An epoch in Walrus is a defined time window during which a specific set of nodes is responsible for storing and serving a specific set of data. At the end of an epoch, the network re evaluates stake, performance, and randomization and then forms new storage committees. Data is handed off to new sets of operators, and the old ones are released from their obligations. This process repeats over and over.
This might sound like an operational detail, but it is actually the foundation of Walrus’s political economy. By forcing responsibilities to rotate in time, Walrus ensures that no group can entrench itself as the permanent custodian of valuable data.
Imagine a world without epochs. Storage providers would be selected once and then keep their assignments indefinitely. Over time, large providers would accumulate more and more of the most valuable data. Smaller nodes would struggle to compete. Eventually, a handful of players would control the majority of the network’s storage. Even if everything was technically decentralized, power would be concentrated. That is data capture.
Epochs break this dynamic. Because committees are reshuffled every epoch, no operator can rely on holding the same data forever. Even if a node is very large and very well staked, it will still be rotated in and out of different committees. This means that influence over any specific dataset is temporary. To keep earning, operators must keep performing and keep staking. They cannot simply lock in a position and extract rent forever.
There is also an important randomness component. Committee selection is influenced by stake, but it is not fully predictable. This means that even if a group of operators tries to coordinate, they cannot guarantee that they will end up together in the same committee in future epochs. That uncertainty makes collusion much harder. You cannot form a stable cartel if you do not know who your partners will be tomorrow.
From a game theory perspective, this is powerful. Cartels rely on repeated interactions between the same players. They need stability to coordinate, punish defectors, and maintain shared strategies. Epoch based rotation disrupts those repeated interactions. The network keeps shuffling the deck.
This matters even more when you consider the value of data. In Web3, data is not just files. It is the history of financial positions, governance decisions, identity records, AI models, and more. Whoever controls access to that data controls a layer of power. Walrus is explicitly designed to make that layer of power fluid rather than fixed.
Epochs also interact with WAL staking in a crucial way. Storage providers stake WAL to participate in committees. That stake is at risk if they misbehave. But stake alone is not enough to prevent capture. Large players can always stake more. What epochs do is turn stake into a temporary ticket rather than a permanent license. You are buying the right to participate for the next epoch, not forever.
This creates a continuous market for storage participation. Every epoch is a new auction of trust. Nodes that perform well, provide proofs, and stay online are more likely to be selected again. Nodes that fail or cheat are less likely or get slashed. Over time, this creates a dynamic but merit based system.
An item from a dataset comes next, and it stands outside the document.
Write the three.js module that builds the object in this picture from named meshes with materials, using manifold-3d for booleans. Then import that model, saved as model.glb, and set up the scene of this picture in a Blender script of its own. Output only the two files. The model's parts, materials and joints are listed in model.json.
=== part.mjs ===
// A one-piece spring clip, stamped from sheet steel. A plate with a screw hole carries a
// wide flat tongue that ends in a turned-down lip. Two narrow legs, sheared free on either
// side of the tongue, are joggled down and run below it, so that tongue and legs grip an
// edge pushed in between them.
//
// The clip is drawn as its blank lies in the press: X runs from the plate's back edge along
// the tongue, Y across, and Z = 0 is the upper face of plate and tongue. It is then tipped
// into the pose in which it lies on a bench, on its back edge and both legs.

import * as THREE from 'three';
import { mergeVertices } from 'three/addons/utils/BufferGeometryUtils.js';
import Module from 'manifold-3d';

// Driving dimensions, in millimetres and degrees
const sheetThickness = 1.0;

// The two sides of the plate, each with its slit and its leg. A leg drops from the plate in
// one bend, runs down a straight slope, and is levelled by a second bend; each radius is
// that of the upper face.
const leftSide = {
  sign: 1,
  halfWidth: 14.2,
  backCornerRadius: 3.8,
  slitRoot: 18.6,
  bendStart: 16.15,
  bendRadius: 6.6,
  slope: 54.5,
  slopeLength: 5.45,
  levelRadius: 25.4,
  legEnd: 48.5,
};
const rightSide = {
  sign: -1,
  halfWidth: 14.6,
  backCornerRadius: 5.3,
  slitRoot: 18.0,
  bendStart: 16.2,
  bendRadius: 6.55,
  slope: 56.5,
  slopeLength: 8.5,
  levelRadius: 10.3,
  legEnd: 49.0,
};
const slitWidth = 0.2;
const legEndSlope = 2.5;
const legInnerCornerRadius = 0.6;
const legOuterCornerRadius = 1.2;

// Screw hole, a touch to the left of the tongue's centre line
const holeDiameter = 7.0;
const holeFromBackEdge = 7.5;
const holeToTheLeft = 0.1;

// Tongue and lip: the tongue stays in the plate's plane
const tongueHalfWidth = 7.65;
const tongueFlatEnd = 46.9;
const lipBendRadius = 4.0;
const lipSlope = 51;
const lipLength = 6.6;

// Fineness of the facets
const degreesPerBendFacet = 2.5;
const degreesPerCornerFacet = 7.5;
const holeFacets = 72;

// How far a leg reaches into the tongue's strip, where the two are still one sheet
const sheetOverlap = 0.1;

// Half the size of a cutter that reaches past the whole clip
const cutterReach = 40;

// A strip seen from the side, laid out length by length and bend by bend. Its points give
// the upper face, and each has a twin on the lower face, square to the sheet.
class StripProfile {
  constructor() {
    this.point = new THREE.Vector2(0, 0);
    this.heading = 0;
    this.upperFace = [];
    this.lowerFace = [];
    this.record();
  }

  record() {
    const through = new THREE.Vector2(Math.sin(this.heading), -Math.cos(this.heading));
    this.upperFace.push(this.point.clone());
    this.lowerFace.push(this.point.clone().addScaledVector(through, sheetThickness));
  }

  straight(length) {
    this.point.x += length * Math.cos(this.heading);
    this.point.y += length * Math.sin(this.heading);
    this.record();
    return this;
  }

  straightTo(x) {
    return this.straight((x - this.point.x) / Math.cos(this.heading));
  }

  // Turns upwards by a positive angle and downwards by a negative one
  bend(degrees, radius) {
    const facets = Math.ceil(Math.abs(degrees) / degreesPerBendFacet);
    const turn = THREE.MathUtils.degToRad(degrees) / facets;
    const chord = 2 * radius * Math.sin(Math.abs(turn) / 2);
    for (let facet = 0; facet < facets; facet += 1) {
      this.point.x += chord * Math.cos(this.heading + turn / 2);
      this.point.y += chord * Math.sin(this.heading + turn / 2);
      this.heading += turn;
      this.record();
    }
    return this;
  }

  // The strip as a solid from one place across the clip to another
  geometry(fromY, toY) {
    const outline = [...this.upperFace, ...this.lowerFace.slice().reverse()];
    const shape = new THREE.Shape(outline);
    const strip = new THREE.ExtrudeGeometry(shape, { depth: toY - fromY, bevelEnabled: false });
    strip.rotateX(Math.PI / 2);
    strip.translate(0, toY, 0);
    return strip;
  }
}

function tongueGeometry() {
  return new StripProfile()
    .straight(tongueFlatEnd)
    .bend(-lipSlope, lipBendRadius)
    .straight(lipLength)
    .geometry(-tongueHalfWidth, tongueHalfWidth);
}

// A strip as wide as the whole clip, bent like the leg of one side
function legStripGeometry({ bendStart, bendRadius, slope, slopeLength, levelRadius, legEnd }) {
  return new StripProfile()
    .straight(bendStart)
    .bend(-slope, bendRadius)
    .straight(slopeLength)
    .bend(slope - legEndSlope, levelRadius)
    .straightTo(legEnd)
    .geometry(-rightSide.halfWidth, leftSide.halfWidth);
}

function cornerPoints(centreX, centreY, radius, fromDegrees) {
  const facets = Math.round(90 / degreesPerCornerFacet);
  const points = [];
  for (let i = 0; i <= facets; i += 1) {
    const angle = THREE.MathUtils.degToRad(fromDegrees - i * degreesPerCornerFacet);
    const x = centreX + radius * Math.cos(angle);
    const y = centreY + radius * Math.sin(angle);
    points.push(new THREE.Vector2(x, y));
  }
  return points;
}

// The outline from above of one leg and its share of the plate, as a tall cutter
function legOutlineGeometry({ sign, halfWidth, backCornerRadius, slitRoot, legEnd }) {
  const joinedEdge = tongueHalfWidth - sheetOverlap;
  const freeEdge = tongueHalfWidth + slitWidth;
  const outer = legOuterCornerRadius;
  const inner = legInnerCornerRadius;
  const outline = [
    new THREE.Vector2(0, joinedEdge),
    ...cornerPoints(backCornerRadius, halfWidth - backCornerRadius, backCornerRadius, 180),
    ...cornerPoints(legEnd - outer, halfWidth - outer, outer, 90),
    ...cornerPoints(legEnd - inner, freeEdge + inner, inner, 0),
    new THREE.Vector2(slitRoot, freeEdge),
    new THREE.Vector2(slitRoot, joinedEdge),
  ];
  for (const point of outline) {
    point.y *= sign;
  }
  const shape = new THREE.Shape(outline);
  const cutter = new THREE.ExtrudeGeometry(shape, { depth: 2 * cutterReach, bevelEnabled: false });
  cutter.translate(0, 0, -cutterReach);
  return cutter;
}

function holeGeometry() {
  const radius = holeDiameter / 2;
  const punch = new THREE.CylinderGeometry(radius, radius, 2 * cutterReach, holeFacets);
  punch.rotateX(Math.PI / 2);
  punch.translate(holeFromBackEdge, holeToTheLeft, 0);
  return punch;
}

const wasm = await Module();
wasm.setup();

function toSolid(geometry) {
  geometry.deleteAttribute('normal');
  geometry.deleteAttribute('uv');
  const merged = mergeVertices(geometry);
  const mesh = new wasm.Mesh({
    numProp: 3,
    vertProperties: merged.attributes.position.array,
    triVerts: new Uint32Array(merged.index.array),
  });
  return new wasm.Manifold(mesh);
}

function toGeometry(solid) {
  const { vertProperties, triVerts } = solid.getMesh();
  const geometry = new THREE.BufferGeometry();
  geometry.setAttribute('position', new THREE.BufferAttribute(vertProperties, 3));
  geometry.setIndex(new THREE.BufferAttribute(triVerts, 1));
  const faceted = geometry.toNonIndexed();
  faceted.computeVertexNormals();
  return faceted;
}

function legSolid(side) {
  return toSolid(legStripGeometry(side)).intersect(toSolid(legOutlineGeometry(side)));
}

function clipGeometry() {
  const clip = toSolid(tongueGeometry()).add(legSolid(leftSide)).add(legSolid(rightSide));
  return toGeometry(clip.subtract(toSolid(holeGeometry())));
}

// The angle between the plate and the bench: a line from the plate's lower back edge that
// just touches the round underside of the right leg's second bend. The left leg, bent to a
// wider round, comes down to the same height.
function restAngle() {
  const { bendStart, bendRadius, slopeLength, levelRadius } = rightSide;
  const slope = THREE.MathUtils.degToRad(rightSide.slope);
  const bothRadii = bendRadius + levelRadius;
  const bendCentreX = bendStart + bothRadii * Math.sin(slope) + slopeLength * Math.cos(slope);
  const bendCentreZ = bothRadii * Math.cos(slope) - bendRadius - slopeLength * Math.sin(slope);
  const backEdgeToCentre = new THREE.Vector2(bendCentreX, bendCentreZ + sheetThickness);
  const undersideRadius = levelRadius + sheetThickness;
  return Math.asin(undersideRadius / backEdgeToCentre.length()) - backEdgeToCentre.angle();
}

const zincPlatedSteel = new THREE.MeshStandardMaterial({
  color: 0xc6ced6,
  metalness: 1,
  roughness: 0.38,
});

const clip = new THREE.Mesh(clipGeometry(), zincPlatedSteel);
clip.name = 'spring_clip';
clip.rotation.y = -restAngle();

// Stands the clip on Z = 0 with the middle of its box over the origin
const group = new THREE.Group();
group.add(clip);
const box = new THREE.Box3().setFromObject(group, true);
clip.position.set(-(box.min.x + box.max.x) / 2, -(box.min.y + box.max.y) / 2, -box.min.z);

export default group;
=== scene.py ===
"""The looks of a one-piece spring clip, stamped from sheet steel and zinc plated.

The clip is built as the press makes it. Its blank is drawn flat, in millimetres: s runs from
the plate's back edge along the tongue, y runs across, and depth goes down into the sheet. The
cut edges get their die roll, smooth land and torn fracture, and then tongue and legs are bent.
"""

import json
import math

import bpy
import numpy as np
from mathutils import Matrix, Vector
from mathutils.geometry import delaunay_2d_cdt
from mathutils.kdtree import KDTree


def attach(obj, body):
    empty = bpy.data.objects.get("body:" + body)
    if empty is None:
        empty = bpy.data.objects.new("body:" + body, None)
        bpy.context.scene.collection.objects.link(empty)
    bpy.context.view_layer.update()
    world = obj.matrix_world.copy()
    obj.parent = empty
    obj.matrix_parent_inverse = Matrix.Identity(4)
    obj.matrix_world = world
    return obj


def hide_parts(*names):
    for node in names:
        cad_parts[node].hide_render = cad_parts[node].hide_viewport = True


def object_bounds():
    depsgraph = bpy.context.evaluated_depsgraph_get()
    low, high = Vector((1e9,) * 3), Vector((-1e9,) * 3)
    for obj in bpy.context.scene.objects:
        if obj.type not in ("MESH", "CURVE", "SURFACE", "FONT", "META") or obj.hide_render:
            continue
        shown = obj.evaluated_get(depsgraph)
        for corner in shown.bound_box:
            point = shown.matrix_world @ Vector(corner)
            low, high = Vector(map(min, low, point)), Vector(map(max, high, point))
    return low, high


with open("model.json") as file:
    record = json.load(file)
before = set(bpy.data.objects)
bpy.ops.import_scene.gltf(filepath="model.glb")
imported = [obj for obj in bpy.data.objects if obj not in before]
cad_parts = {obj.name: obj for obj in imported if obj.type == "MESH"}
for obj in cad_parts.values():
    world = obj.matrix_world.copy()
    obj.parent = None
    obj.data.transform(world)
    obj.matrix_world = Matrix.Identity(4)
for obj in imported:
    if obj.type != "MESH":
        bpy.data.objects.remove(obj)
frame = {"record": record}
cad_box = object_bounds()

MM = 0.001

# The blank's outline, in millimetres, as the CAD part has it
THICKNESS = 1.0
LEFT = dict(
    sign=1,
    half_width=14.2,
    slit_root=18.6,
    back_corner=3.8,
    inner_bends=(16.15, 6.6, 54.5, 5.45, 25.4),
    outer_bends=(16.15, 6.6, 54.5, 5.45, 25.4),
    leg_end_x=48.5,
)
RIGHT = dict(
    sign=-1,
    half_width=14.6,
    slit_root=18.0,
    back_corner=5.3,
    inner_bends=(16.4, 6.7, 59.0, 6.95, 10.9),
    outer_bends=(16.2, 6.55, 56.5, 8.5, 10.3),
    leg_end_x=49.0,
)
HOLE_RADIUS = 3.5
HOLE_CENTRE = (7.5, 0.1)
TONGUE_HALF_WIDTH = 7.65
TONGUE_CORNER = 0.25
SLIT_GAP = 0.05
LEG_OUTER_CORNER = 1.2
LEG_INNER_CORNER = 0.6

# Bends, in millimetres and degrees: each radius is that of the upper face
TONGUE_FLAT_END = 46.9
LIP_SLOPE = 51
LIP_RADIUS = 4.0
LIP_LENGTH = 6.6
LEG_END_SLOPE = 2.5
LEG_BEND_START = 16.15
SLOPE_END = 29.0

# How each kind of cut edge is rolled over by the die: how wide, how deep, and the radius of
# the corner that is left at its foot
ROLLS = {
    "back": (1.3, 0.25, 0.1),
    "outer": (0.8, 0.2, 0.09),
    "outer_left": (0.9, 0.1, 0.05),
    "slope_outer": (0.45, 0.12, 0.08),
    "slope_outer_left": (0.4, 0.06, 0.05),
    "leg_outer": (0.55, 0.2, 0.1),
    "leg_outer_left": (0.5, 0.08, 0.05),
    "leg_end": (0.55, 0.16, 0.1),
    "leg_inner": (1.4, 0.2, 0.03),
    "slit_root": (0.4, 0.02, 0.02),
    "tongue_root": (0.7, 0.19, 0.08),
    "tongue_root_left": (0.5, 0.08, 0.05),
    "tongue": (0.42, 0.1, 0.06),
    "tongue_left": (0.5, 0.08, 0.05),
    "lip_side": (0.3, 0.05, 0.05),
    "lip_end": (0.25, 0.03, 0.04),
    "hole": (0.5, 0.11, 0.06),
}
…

You cannot simply buy the network and keep it.
For users and developers, this means something very important. When you store data on Walrus, you are not trusting a specific company or operator. You are trusting a process that keeps re distributing trust over time. Even if some operators become malicious or incompetent, they will not hold your data forever. The network will move it.
There is also a resilience benefit. Correlated failures are one of the biggest risks in distributed systems. If many nodes use the same hardware, same cloud provider, or same jurisdiction, a single event can knock them all out. Epoch rotation naturally increases diversity. Over time, your data will pass through many different machines, networks, and regions. This makes long term loss much less likely.
Another subtle benefit is that epochs create natural checkpoints. At the boundary between epochs, the network verifies that data has been correctly transferred and that proofs are valid. This makes it easier to detect and isolate problems. Instead of silent decay, you get periodic audits enforced by the protocol.
In a sense, Walrus is applying the idea of rolling rebalancing, which is common in finance, to data. You do not keep all your assets in the same place forever. You rebalance to manage risk. Epochs rebalance data custody to manage trust and security.
This design is especially relevant as Walrus becomes more deeply integrated with AI and onchain systems. AI agents need to rely on data that is not just available but also provably untampered with over time. Governance systems need to know that historical records have not been quietly altered by a long standing cartel. Epochs provide a temporal layer of security that complements cryptographic proofs.
Critically, this is not something that can be added later as an afterthought. If you build a static system and it becomes captured, it is very hard to undo. Walrus bakes time based rotation into its core. It assumes that power will try to concentrate and designs against it from day one.
My take is that epochs are one of the most underappreciated innovations in decentralized storage. They acknowledge a simple truth: decentralization is not a state you reach, it is a condition you have to keep maintaining. By forcing storage, stake, and responsibility to move through time, Walrus turns decentralization into an ongoing process rather than a one time setup. In a world where data is becoming more valuable and more contested, that might be the difference between a network that looks decentralised and one that actually stays that way.